The complex facies within higher Middle Silurian strata change from thin gray-green shale in the southern basin to massive 2000 foot Niagaran shelf carbonate, and grade to dolomitized porous sections of reservoir rock in the northern Central Basin Platform and adjoining areas in Lea County, New Mexico and northern Midland basin (e.g., Breedlove Field, Martin County, Texas). Individual reefy patches, possibly rimming a Silurian carbonate platform developed to the north, also afford reservoirs in these areas (e.g., University Lands Block 9 Field, Andrews County, Texas). The overlying thick Lower Devonian siliceous limestone, the Thirty-one Formation, is very cherty, very competent, and highly fractured, adding to reservoir potential (e.g., Bedford Field, Andrews County, Texas). Also internal facies changes within the Devonian section result in porous layers traceable across fields (e.g., Thirty-one pool, Crane County, Texas).

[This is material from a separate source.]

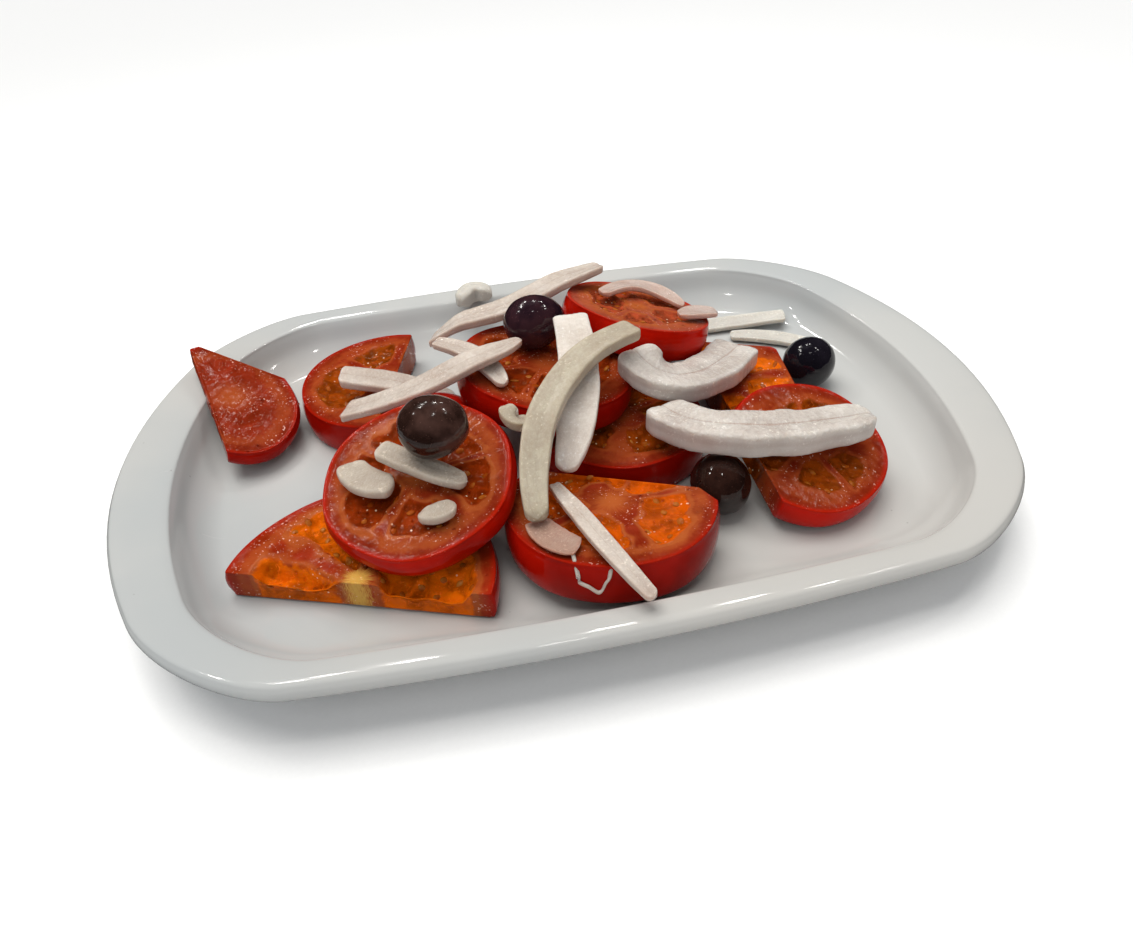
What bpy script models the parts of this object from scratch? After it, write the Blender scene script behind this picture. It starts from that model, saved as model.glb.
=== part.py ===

The subcrop of Siluro-Devonian strata beneath Woodford or Permo-Pennsylvanian shale provides opportunity for extensive truncation and karstification of both reefy and platform carbonate and Devonian bioclastic beds (e.g., Fullerton area of northern Andrews County and Dollarhide Field of southwest Andrews County, Texas). In TXL Field, tripolitic chert at the top of the Lower Devonian under a Permian cover forms the reservoir. Under these unconformities breccia and vugs and tripolite, due to meteoric leaching as well as dolomitization, offer important contributions to karstic porosity and permeability. The relative importance of these two major unconformities (pre-Woodford and pre-Permian) to karst development needs to be evaluated.